* _What to do_:
Locate every line that holds the string "depsgraph" and copy it.

* _Extracted material_:
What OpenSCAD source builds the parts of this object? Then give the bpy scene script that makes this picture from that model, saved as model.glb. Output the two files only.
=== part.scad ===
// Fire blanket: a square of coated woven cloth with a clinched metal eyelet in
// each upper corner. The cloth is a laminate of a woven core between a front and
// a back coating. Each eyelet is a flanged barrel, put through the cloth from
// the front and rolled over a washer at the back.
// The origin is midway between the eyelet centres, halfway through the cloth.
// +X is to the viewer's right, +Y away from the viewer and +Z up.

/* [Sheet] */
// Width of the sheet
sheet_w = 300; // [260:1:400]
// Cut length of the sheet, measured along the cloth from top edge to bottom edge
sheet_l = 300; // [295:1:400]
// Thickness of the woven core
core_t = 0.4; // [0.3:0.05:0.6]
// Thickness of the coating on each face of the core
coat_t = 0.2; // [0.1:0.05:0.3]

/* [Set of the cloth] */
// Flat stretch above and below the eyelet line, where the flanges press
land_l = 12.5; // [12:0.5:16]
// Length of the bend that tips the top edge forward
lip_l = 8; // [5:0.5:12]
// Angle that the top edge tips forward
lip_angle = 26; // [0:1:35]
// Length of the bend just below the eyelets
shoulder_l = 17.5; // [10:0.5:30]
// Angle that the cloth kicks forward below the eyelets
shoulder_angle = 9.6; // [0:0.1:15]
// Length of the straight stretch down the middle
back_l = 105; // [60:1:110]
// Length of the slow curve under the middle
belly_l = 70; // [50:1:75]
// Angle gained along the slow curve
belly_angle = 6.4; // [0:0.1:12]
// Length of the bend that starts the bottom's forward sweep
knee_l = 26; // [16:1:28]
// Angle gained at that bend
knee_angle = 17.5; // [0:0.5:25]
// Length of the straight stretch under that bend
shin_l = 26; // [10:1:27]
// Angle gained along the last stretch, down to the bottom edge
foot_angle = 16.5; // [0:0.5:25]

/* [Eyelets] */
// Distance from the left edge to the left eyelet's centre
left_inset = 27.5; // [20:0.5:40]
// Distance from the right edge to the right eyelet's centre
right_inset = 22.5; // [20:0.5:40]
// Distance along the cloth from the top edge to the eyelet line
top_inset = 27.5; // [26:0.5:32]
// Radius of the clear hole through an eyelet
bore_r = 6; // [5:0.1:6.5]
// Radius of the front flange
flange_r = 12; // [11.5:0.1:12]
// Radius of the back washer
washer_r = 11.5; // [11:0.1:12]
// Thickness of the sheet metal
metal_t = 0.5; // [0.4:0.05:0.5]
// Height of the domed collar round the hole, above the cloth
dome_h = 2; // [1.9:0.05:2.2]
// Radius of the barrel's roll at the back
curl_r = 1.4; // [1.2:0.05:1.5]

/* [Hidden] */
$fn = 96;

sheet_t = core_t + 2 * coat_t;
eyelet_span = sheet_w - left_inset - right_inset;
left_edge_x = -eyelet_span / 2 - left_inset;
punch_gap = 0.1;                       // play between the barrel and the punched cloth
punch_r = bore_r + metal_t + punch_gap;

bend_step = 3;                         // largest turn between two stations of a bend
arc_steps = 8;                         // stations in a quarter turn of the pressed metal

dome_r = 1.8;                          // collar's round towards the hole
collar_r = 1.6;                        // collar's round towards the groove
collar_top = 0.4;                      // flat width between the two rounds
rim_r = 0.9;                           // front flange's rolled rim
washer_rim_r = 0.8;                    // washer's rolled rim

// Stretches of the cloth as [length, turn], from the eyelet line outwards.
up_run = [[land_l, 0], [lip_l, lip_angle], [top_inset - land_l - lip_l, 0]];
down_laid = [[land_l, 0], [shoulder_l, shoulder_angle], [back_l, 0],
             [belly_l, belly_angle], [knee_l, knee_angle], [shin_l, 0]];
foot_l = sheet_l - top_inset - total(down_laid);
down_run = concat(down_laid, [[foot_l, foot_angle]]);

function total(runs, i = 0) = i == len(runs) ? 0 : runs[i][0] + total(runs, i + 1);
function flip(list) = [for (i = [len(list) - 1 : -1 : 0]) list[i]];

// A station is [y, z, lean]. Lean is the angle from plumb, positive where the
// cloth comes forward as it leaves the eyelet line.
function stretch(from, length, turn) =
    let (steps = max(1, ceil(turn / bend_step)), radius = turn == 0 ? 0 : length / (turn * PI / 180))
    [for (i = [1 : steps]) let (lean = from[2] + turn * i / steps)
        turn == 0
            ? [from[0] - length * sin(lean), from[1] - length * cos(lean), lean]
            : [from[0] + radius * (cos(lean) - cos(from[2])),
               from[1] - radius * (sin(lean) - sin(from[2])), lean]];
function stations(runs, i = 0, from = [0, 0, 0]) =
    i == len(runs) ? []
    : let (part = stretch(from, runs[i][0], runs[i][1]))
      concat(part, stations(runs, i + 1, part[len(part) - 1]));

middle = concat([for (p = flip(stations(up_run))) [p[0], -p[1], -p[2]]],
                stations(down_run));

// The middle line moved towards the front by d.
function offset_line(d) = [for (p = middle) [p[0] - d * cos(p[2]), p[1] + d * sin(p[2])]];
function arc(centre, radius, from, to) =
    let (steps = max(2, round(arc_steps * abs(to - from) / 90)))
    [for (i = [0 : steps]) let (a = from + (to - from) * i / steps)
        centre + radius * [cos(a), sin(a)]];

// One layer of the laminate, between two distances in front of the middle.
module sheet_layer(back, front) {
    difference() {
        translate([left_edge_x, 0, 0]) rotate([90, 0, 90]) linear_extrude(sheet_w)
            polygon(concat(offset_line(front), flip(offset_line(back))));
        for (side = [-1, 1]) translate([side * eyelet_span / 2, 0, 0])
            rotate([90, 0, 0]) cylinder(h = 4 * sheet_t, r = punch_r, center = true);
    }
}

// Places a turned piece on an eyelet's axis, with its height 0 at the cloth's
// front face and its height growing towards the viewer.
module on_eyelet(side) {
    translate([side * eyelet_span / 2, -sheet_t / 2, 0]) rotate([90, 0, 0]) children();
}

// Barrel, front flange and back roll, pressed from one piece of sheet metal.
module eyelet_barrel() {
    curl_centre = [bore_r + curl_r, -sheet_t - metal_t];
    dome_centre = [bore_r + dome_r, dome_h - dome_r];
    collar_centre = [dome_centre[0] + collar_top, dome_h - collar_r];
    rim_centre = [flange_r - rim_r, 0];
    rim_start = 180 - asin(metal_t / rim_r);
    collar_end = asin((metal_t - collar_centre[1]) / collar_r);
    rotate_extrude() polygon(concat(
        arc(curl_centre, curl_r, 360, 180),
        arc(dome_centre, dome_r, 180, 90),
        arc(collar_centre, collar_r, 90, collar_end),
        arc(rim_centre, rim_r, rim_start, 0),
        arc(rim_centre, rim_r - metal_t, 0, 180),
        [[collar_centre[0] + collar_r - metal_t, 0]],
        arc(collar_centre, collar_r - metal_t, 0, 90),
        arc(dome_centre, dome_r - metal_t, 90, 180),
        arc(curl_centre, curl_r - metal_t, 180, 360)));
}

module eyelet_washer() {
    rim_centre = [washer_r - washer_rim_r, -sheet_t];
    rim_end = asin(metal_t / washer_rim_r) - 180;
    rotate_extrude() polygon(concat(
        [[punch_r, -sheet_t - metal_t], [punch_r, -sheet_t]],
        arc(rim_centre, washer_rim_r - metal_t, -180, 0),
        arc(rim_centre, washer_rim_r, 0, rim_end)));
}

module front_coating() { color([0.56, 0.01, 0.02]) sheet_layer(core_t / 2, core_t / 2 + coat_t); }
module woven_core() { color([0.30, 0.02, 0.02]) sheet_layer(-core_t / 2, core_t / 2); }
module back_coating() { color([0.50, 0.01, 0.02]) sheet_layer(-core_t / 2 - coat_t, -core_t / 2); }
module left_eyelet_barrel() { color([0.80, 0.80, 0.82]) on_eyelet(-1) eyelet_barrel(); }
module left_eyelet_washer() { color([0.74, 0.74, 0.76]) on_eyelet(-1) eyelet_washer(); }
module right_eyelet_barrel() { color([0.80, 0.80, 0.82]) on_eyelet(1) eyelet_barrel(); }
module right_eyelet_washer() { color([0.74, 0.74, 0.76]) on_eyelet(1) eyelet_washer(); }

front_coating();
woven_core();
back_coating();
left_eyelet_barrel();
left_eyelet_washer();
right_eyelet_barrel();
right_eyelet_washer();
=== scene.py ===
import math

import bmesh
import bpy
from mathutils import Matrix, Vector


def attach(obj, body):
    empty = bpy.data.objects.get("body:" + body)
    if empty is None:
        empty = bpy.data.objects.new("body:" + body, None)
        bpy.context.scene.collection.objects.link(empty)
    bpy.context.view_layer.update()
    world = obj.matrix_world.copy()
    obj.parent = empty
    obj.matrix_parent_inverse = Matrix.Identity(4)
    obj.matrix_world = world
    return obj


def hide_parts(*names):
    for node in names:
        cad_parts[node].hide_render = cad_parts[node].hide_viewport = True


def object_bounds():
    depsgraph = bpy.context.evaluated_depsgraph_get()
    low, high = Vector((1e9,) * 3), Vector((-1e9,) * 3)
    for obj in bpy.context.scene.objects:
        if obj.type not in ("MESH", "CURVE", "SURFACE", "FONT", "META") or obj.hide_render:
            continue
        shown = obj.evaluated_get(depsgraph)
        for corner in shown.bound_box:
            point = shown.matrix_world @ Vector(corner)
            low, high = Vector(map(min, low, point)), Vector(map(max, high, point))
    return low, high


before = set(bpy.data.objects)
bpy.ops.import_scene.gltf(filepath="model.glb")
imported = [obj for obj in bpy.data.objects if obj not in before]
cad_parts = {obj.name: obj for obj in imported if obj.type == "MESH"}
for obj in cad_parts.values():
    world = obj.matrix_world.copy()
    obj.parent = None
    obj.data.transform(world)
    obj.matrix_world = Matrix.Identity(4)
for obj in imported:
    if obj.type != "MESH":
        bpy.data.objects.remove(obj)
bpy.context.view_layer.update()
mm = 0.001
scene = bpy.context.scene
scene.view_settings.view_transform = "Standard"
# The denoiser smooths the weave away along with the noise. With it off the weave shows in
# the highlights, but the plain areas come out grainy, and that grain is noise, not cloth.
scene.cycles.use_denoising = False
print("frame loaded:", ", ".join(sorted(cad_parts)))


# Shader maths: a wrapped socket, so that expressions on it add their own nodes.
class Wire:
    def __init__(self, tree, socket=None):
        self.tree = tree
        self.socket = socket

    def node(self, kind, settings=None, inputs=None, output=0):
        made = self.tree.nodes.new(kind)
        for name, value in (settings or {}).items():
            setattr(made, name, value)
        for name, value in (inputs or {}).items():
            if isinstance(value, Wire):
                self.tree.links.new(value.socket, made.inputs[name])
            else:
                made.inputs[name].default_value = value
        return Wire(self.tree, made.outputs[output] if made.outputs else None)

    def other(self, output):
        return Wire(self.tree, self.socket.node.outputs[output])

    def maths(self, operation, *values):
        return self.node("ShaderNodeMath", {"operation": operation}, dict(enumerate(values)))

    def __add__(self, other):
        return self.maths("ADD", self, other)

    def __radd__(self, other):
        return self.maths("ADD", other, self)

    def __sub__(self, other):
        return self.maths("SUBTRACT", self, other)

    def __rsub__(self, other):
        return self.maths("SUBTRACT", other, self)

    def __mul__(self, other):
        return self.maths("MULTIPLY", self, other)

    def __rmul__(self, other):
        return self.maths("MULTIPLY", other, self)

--

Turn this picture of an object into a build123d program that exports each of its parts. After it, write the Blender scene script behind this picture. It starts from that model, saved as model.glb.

==

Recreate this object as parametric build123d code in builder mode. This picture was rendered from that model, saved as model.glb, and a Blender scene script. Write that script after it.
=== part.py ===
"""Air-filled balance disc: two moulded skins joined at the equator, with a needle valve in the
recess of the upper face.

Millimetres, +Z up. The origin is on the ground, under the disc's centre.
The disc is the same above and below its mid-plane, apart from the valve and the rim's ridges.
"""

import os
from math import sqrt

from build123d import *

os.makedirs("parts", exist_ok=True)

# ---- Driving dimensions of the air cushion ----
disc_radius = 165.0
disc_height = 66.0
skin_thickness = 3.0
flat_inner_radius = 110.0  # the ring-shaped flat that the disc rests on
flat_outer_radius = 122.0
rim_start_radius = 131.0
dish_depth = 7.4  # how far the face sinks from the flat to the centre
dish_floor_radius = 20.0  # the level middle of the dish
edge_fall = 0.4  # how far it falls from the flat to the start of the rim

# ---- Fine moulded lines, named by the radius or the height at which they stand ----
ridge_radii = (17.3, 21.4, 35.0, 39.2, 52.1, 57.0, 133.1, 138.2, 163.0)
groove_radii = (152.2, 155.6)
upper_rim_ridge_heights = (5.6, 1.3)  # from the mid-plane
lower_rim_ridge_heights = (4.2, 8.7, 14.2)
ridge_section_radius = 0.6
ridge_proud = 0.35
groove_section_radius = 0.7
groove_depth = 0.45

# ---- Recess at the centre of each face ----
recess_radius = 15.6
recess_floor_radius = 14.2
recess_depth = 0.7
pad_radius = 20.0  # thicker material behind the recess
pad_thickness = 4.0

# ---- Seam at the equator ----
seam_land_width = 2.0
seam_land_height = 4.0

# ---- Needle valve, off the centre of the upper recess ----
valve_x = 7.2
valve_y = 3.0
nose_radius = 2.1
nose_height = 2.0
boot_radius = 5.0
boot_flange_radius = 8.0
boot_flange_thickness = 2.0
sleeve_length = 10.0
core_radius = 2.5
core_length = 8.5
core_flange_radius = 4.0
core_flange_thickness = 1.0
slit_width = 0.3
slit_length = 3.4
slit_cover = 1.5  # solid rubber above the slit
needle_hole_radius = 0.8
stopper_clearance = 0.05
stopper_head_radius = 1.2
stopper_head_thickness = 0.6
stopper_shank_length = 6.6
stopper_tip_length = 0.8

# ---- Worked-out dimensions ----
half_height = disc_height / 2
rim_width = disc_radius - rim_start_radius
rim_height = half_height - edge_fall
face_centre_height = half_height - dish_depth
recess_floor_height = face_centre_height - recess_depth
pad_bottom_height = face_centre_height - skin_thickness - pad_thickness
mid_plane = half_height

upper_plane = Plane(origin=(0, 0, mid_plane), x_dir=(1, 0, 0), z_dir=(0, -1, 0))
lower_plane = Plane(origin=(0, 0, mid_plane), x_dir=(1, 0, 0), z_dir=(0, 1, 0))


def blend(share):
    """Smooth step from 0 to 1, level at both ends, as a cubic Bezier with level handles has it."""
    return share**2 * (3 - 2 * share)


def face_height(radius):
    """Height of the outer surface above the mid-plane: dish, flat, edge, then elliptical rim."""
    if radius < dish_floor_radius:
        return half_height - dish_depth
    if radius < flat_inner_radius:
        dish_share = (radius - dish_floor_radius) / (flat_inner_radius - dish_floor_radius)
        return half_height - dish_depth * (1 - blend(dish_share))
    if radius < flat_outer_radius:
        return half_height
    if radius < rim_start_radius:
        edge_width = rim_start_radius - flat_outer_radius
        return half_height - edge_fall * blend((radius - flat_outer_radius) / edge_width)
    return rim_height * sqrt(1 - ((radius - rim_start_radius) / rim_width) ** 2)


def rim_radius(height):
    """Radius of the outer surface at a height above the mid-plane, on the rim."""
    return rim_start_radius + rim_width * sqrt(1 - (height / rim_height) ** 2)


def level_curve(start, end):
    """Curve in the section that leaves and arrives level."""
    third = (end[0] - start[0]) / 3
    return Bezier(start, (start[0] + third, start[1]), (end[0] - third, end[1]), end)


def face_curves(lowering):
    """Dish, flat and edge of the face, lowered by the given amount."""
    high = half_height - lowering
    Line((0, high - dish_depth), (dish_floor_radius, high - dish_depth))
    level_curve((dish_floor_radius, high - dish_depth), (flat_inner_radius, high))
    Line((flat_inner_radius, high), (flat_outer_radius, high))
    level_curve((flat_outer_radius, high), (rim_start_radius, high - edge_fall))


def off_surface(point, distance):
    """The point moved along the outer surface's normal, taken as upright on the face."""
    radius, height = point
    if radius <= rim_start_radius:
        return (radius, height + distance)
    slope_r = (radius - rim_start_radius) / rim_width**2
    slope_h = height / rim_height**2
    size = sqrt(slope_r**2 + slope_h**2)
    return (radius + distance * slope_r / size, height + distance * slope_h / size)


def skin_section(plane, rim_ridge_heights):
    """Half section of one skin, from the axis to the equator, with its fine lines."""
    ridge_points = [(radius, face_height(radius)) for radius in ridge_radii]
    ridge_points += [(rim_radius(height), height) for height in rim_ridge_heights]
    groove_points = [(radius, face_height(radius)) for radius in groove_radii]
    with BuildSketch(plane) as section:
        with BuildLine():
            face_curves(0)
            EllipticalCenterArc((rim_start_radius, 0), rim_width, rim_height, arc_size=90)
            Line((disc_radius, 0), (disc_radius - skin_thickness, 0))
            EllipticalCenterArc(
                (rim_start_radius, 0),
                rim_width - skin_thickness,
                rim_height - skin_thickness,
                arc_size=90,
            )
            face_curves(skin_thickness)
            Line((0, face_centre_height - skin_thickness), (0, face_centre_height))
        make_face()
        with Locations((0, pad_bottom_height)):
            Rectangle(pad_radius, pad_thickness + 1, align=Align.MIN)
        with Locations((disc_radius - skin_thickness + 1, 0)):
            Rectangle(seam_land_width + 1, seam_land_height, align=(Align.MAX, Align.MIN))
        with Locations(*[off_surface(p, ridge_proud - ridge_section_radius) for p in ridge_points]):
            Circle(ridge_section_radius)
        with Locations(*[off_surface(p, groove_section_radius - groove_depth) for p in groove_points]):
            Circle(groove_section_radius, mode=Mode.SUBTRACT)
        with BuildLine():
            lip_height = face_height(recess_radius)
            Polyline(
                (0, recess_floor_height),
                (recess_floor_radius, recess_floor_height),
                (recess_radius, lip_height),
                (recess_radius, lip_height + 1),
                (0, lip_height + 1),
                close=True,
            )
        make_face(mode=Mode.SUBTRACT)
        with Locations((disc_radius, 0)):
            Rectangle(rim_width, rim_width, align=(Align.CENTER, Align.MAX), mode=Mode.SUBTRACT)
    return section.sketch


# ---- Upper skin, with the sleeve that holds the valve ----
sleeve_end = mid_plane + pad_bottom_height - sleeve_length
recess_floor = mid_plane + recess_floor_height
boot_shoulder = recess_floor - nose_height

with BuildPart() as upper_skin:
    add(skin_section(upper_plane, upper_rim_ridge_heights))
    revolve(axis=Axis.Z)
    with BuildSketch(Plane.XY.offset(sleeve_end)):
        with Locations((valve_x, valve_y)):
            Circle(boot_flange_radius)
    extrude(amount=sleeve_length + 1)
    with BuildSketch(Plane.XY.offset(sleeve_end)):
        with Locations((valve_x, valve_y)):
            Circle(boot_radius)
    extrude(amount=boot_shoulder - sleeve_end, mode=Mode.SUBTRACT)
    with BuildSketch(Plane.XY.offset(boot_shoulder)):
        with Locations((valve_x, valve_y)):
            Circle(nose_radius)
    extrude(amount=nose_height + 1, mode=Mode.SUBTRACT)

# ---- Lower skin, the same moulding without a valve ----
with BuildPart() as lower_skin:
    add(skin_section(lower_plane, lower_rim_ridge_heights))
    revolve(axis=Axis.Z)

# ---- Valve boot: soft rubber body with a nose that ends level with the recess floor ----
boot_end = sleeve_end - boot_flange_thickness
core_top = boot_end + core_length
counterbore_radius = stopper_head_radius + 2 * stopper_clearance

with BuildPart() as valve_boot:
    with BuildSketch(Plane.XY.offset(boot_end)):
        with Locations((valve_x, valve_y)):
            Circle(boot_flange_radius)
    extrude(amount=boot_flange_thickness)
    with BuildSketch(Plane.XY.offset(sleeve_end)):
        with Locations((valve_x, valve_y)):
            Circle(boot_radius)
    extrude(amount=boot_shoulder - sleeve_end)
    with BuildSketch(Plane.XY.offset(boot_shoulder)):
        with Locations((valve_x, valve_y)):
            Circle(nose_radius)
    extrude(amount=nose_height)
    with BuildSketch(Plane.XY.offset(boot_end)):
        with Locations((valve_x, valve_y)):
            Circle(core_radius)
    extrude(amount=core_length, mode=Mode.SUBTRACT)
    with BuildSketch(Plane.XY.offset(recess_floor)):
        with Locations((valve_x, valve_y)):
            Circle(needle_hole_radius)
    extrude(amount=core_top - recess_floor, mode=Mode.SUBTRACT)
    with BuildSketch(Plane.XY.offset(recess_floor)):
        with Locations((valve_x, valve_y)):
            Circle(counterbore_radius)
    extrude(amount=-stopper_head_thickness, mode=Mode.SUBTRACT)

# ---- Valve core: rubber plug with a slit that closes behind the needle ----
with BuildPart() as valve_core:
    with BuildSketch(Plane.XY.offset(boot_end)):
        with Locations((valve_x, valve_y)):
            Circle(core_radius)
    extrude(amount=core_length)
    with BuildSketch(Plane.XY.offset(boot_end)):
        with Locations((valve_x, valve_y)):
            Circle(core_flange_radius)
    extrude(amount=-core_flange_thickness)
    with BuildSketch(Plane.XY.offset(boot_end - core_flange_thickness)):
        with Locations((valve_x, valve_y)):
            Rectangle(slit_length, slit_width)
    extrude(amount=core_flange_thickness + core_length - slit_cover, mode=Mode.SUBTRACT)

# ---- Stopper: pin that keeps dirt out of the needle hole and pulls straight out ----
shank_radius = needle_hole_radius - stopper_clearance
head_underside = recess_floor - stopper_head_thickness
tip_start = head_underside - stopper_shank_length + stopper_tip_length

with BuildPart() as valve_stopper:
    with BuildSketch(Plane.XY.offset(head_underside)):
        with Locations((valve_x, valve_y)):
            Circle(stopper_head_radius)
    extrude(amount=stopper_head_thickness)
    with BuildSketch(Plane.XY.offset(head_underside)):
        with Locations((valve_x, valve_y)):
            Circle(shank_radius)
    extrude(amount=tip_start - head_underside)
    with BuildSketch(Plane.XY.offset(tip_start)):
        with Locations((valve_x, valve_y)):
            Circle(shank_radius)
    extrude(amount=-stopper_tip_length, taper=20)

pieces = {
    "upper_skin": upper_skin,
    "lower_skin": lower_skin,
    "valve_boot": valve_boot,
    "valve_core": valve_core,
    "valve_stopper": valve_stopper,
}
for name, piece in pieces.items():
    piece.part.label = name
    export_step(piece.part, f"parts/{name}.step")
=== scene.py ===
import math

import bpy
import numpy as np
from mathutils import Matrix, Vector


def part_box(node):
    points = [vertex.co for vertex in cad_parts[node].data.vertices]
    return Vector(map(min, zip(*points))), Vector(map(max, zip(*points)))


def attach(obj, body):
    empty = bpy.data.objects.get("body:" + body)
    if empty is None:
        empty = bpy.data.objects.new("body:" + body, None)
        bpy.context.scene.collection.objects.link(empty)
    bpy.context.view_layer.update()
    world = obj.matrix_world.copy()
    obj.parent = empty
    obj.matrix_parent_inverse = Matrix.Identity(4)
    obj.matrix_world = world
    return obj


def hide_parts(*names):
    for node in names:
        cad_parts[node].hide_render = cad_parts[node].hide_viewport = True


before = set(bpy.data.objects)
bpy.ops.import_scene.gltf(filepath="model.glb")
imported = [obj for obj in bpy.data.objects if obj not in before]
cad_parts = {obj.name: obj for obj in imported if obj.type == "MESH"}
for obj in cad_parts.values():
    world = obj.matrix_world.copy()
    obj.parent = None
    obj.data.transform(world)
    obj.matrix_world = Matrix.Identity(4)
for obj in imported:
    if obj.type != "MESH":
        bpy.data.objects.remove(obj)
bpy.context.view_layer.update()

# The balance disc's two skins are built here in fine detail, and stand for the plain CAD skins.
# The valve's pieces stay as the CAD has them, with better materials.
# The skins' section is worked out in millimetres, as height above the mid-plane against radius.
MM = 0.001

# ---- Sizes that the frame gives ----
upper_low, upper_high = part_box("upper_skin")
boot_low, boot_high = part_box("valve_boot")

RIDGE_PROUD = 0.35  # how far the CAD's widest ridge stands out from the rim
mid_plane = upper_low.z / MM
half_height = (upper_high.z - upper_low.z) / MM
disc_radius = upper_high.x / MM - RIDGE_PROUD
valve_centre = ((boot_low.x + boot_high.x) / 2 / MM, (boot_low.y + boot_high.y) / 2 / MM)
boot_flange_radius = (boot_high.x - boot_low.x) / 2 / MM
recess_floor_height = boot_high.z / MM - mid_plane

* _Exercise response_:
    depsgraph = bpy.context.evaluated_depsgraph_get()
        shown = obj.evaluated_get(depsgraph)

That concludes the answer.